How long have you been out of the garment district?
I have been in this space coming up on three years. I moved here, to Madison Square Park, initially for light, air and a view. I’d been in the garment center for so long, and it was starting to feel very oppressive: the intensity of the streets, the amount of people, the amount of factories still, even now; the amount of showrooms, design studios, all so jammed into a three-to-four block area. I calculated once that just running from 39th Street, where I was, to Eighth Avenue probably had taken … um, a fifth of my life over 20 years. When I calculated that, I thought maybe it’d be better to go to a less intense neighbourhood. Then I found out they shoot movies here, so really, you can’t win any way you look at it.
How much work did you have to around the space to make it your own?

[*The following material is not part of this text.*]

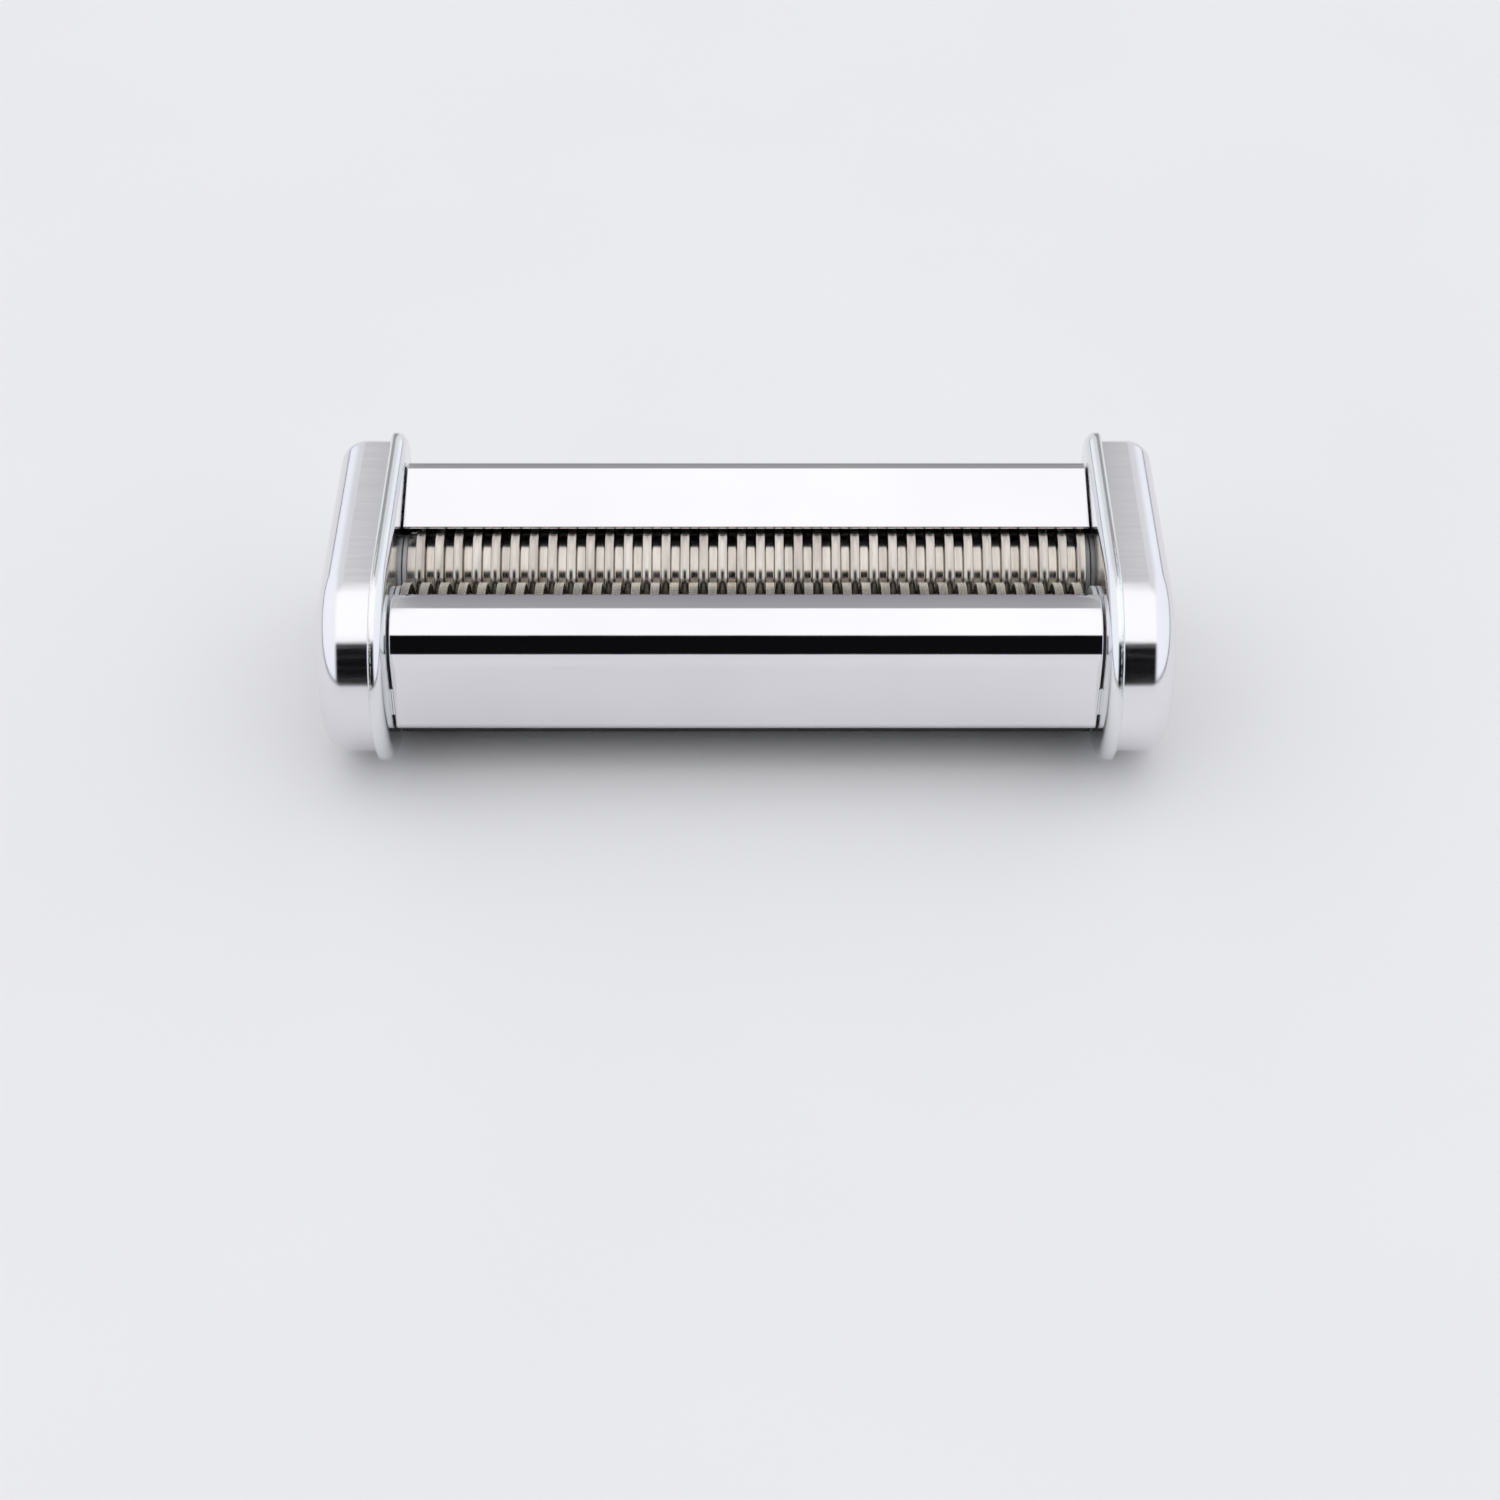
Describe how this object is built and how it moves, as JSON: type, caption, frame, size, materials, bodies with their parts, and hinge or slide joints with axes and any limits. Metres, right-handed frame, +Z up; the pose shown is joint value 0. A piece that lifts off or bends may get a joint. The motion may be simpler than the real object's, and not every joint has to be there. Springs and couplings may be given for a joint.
{
  "type": "pasta cutter attachment",
  "caption": "Chromed pasta cutter head: meshing grooved rollers geared together between pressed side plates, under bent sheet covers, with stripping combs below.",
  "frame": {"origin": "middle of the footprint, on the surface that the side plates stand on", "axes": "+X along the rollers towards the crank socket, -Y the front, +Z up"},
  "size_m": [0.175, 0.074, 0.046],
  "materials": {
    "chrome": "bright chrome plate on pressed steel sheet",
    "cutter_steel": "turned steel with a warm grey polish",
    "plain_steel": "zinc-plated steel",
    "bronze": "sintered bronze",
    "nylon": "light grey nylon",
    "comb_plastic": "black moulded plastic"
  },
  "bodies": {
    "head": {"front_bush_left": "bronze", "front_bush_right": "bronze", "front_comb": "comb_plastic", "front_comb_rod": "plain_steel", "front_comb_rod_nut_left": "plain_steel", "front_comb_rod_nut_right": "plain_steel", "front_cover": "chrome", "front_thrust_washer_left": "nylon", "front_thrust_washer_right": "nylon", "left_end_cap": "chrome", "left_mounting_rail": "plain_steel", "left_rail_rivet_lower": "plain_steel", "left_rail_rivet_upper": "plain_steel", "left_side_plate": "chrome", "lower_tie_rod": "plain_steel", "lower_tie_rod_nut_left": "plain_steel", "lower_tie_rod_nut_right": "plain_steel", "rear_bush_left": "bronze", "rear_bush_right": "bronze", "rear_comb": "comb_plastic", "rear_comb_rod": "plain_steel", "rear_comb_rod_nut_left": "plain_steel", "rear_comb_rod_nut_right": "plain_steel", "rear_cover": "chrome", "rear_thrust_washer_left": "nylon", "rear_thrust_washer_right": "nylon", "right_end_cap": "chrome", "right_mounting_rail": "plain_steel", "right_rail_rivet_lower": "plain_steel", "right_rail_rivet_upper": "plain_steel", "right_side_plate": "chrome", "upper_tie_rod": "plain_steel", "upper_tie_rod_nut_left": "plain_steel", "upper_tie_rod_nut_right": "plain_steel"},
    "drive_roller": {"drive_cutter_roller": "cutter_steel", "drive_gear": "plain_steel", "drive_gear_clip": "plain_steel"},
    "driven_roller": {"driven_cutter_roller": "cutter_steel", "driven_gear": "plain_steel", "driven_gear_clip": "plain_steel", "driven_roller_clip": "plain_steel"}
  },
  "joints": [
    {"name": "drive_spin", "type": "hinge", "parent": "head", "child": "drive_roller", "pos_m": [0, -0.01063, 0.0235], "axis": [-1, 0, 0], "continuous": true},
    {"name": "driven_spin", "type": "hinge", "parent": "head", "child": "driven_roller", "pos_m": [0, 0.01063, 0.0235], "axis": [-1, 0, 0], "continuous": true}
  ],
  "couplings": [
    {"joint": "driven_spin", "follows": "drive_spin", "ratio": -1}
  ]
}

We took the lease completely brute, meaning we put every single thing in. We used to have six floors in our old building, so everybody spent their time going up and down the elevator. Here we have it all on two, so it is infinitely more efficient for us, and also I feel that everybody in the company is more accessible to each other.
How do you differentiate your office from the rest of the office?
This is my refuge — outside is my design studio/think tank/laboratory. I wanted a space where I could retire from the intensity of that room. I really wanted something that had a very Asian — not only contemporary — but Asian kind of feel. And in all fairness, in my heart of hearts I am — funny for me to say this — but in my own strange way I’m very minimalist. And this space reflects that. It makes me calm down and think more clearly, and it’s very, very soothing. I always come in here, although our real entrance is downstairs. Usually I’m on the phone until I get here, whether about business or my daughters or other parts of my life. Coming through this environment prepares me for the transition into the design space.
Two things about this office: no desk, no computer.
No desk on purpose. I sit at a table in the design studio. When I’m in here, I really like to be focused. I come here to make very difficult phone calls or engage in very complex negotiations, and I don’t need a desk to do that. I also do not work on a computer. I read on a computer a lot. And I carry my mini iPad everywhere.
Who comes in here?
No one. I only see it as space for me. When I’m here I feel calm, I feel safe, I feel relaxed, and I think I feel like there’s a private part to me that I really do treasure. The exception is sometimes I meet executives from my licensees in here. It’s ironic to see businessmen in suits sitting on a very low sofa but they get used to it.
Is there a reason there’s nothing on the walls?
Nothing to distract me, everything to calm me. I have art in my apartment — I’m not a major collector but have some Richard Serra, John Chamberlain — and I have personal photos in my bedroom at home. But I don’t have any in the workplace. I want to be free when I’m working, and I need that kind of emptiness in a weird way.
So that’s in here; just outside are all the fabrics, the mood boards, the sample rooms. How does a collection start for you?
I’ll say at any given moment to my design assistants, “Well, maybe it’s Marie Antoinette if she lived today,” because there’s one piece of fabric this time that resonated for me, a brocade. And then I’ll say: “You know, it does look kind of Chinese, but I don’t want to go there. I’d like to see it as something that Marie Antoinette would have worn but executed in a whole different way.” And then, “Well, maybe that’s too dressy because how would I wear brocade if I were wearing it?” And then: “Who is this woman? She was so young, she wanted to be free. She wanted to experiment with how she looked.” It starts like that.
Of the materials you work with, how much of them actually end up in a shop versus how many do you say, “Oh, that was a mistake, forget it, I shouldn’t have done that”?
I’ve had whole collections that were mistakes. I have thrown away a quarter of a million in fabric for the resort collection, just thrown it in a pile in the corner. Then my staff runs to gather it and says maybe we’ll use it in another season. That really happens. Really.
And what happens at the end of a season, what do you do with all the, the things that are on the boards, all the fabrics, everything, where does it go?
It all goes away, and we start all over again. We don’t archive. There are times — “Oh, I remember that great dress with the incredible embroidery in Barneys’ window, where is it?” — and it’s nowhere to be found. Sad, but true.